I don’t know ‘Teach yourself’, but I like Assimil very much! I still study very intensively Assimil French and I like the excellent speakers in the audios and the humourous lessons very much.
Cecile - Teach Yourself and Assimil are not the same.
“Assimil” is originally French (which is one reason why there are still courses that haven’t been translated to English), and consists of short lessons you can do everyday for three months (plus another three months for the active wave). Target language only (four CDs, ~45 minutes each)
“Teach Yourself” is more classical, ~20 lessons + one or two CDs (~45 minutes), grammar, exercises. Comparable to “Colloquial”.
I’m Yvette on this on, I think Assimil trumps Teach Yourself, at least for European languages. I prefer to suck down what I can and get as much of the language in my head. I see too many people- even with a language that’s supposed to easy for English speakers like Spanish- get too bent on the grammar structures when they used something like Teach Yourself, which in my view is just a dumbed down version a classroom textbook. The only step up it has on the classroom is price and the fact you’re doing it yourself.
I’m not a particularly great fan of the Teach Yourself series, since there is often too much English on the CDs, which requires spending several hours cutting it all out, and the amount of content is miniscule compared to just about anything Assimil or Linguaphone have on offer. They make a good supplementary series, though. I have courses in Danish, Swedish, Bulgarian and Vietnamese.
I know there was a lot of English on the Korean CDs but I seem to remember that the Russian was clean. I am not gong to go back and listen. Russian Assimil is good, not so the Korean.
The new Complete Russian by TY which as a new layout but the content is identical version of the TY Russian, as English at the start of every dialogues and exercises. I find that very annoying since the introduction in English is already printed in the book. I can read read if I choose to but I should not be obligated to do so. On another matter, the track number printed on the book doesn’t match the track on the cd. Overall, I think the new TY Russian is of lesser quality than the previous versions.
Assimil: le nouveau Russe sans peine (2004) is an atrocious book. It only have 70 lessons for a language as hard as Russian. The progression is really ‘spiky’ and cause more frustrations than anythings else. The pronunciation guidline is inefficient and confusing. How I am suppose to know what is a ‘i mouillé’. Finally the grammar explanations aren’t explanaid well. In fact, they don’t really explain the case system.
So, Assimil can be a good method for some people but the quality vary enormously between edition and language. So does Teach Yourself series but to a lesser degree.
To me it almost does not matter what little starter book you use, and then get onto LingQ as soon as you can.
We are also working on making it easier to start from scratch at LingQ.
Yeah I ignore most of the fluff anyway so it doesn’t really matter. All beginner books are going to give you about the same thing, I find.

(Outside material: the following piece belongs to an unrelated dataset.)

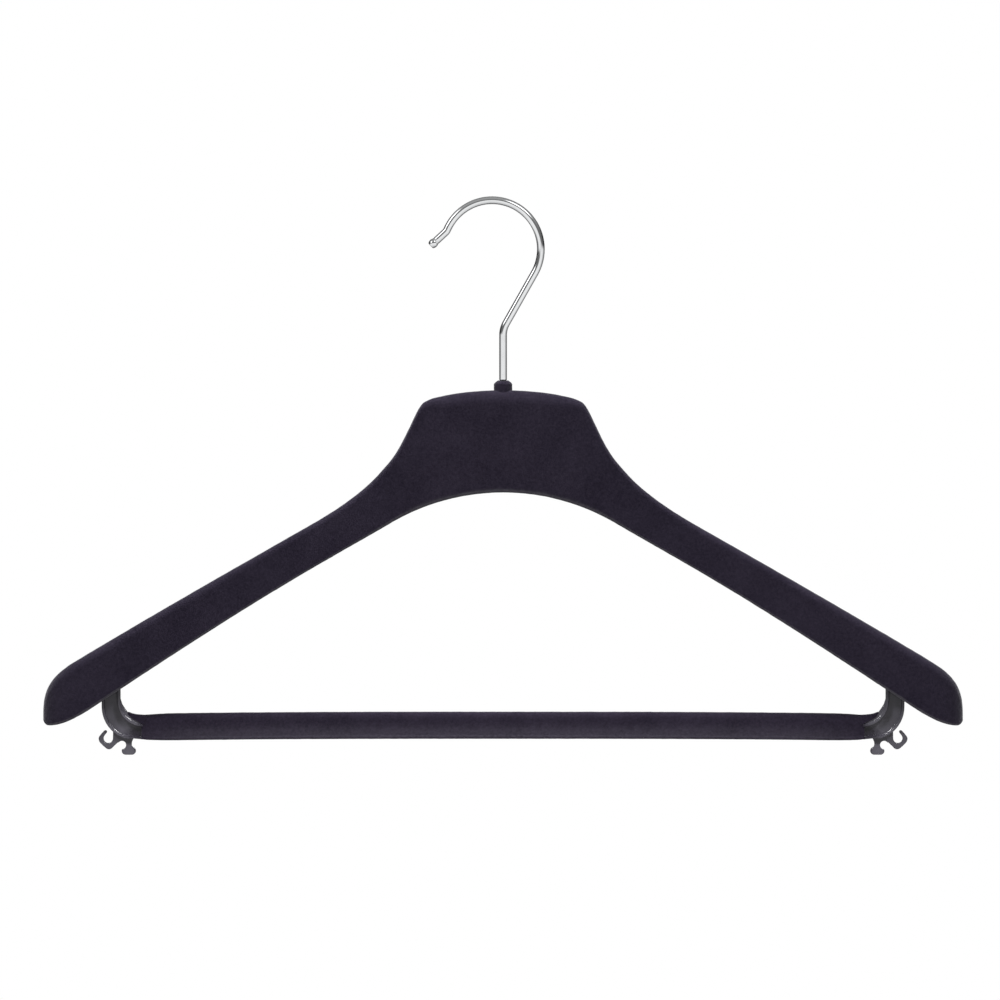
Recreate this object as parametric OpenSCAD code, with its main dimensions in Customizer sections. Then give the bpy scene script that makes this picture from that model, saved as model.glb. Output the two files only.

I used a Spanish book (Sol Y Viento actually) that I got from the used bookstore for a dollar or so for beginning Spanish and I don’t feel like I lack too much that I would have gained elsewhere.
But as far as Teach Yourself specifically, I like the Turkish one I have. I’ll never forget “Ekmek var mı?” even though I don’t study Turkish. Their dialogs have a way of piercing into your skull and latching on to your mind.
Sol, you put it so well. Most of these language books are about 90% fluff and 10% actual language content. I find that the fluff can help as long as we don’t spend too much time on it, or think we are going to learn it or remember it right away.
Yeah, it just seems like it’s really difficult to remember as a beginner.
But it does kind of give you an indication about what to look for when going through a text or something.
For the grammatical explanations, I actually like to get the biggest tome I can which is something I have noticed I disagree with your videos in. But yeah I don’t actually look at it much/if at all until late into study. For the beginner books I just use the part that’s read out and skim the vocabulary I guess.